### STATED PROBLEM
In the listing below, locate the lines that hold "bodies" and copy them.

### RECORDED DATA
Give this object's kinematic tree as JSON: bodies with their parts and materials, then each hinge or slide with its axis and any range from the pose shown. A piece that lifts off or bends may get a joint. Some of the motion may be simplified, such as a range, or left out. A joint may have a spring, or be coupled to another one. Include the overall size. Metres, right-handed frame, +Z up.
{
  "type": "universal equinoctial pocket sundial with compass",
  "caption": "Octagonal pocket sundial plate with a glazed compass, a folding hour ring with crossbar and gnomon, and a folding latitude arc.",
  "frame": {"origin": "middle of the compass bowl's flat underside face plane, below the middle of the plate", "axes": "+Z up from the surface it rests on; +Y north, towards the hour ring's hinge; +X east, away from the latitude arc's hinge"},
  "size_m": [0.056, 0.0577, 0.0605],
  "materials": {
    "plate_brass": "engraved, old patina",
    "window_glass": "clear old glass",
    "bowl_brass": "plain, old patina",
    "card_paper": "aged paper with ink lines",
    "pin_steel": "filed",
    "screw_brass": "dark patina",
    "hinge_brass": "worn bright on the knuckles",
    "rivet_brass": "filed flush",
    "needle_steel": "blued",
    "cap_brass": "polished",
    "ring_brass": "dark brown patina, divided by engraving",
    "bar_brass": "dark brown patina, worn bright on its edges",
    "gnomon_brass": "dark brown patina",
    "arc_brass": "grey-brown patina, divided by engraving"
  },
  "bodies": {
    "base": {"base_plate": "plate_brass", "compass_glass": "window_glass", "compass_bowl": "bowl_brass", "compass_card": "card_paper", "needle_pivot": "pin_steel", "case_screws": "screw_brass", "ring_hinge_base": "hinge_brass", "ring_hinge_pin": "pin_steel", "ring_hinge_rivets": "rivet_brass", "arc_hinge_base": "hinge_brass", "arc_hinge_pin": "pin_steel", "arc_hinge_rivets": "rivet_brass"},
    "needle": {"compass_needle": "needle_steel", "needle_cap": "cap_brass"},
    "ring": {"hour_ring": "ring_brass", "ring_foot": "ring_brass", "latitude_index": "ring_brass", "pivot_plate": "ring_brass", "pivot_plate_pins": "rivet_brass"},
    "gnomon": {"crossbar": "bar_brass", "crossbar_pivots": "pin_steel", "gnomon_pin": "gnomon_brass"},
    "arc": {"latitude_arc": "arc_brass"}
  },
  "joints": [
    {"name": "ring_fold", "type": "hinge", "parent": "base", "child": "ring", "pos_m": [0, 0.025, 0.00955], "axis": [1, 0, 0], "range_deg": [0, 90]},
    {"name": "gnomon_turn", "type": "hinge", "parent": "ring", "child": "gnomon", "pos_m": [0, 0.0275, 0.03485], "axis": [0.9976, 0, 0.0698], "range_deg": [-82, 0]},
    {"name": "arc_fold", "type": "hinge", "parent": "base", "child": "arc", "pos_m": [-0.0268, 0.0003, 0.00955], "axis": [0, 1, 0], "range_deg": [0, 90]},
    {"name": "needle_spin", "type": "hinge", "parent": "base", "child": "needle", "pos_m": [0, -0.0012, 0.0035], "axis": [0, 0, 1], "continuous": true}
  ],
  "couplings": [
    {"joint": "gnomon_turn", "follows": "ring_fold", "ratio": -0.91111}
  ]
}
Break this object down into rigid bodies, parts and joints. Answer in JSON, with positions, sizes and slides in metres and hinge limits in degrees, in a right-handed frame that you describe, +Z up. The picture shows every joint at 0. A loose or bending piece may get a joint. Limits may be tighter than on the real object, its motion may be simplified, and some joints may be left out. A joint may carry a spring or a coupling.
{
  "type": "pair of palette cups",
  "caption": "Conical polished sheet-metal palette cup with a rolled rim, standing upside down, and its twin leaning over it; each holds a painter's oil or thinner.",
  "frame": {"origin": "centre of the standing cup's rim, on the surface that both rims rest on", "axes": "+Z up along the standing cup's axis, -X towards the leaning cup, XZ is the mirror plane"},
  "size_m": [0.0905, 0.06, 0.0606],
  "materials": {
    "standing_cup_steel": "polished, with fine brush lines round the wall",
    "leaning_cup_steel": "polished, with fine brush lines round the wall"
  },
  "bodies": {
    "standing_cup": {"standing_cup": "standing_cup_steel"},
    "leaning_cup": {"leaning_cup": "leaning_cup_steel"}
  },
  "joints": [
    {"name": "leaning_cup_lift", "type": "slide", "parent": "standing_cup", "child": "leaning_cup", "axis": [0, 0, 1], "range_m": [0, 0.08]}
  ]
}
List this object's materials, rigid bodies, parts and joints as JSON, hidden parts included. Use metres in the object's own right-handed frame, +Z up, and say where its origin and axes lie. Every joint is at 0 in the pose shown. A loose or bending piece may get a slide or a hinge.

### WRITTEN SOLUTION
Give this object's kinematic tree as JSON: bodies with their parts and materials, then each hinge or slide with its axis and any range from the pose shown. A piece that lifts off or bends may get a joint. Some of the motion may be simplified, such as a range, or left out. A joint may have a spring, or be coupled to another one. Include the overall size. Metres, right-handed frame, +Z up.
  "bodies": {
Break this object down into rigid bodies, parts and joints. Answer in JSON, with positions, sizes and slides in metres and hinge limits in degrees, in a right-handed frame that you describe, +Z up. The picture shows every joint at 0. A loose or bending piece may get a joint. Limits may be tighter than on the real object, its motion may be simplified, and some joints may be left out. A joint may carry a spring or a coupling.
  "bodies": {
List this object's materials, rigid bodies, parts and joints as JSON, hidden parts included. Use metres in the object's own right-handed frame, +Z up, and say where its origin and axes lie. Every joint is at 0 in the pose shown. A loose or bending piece may get a slide or a hinge.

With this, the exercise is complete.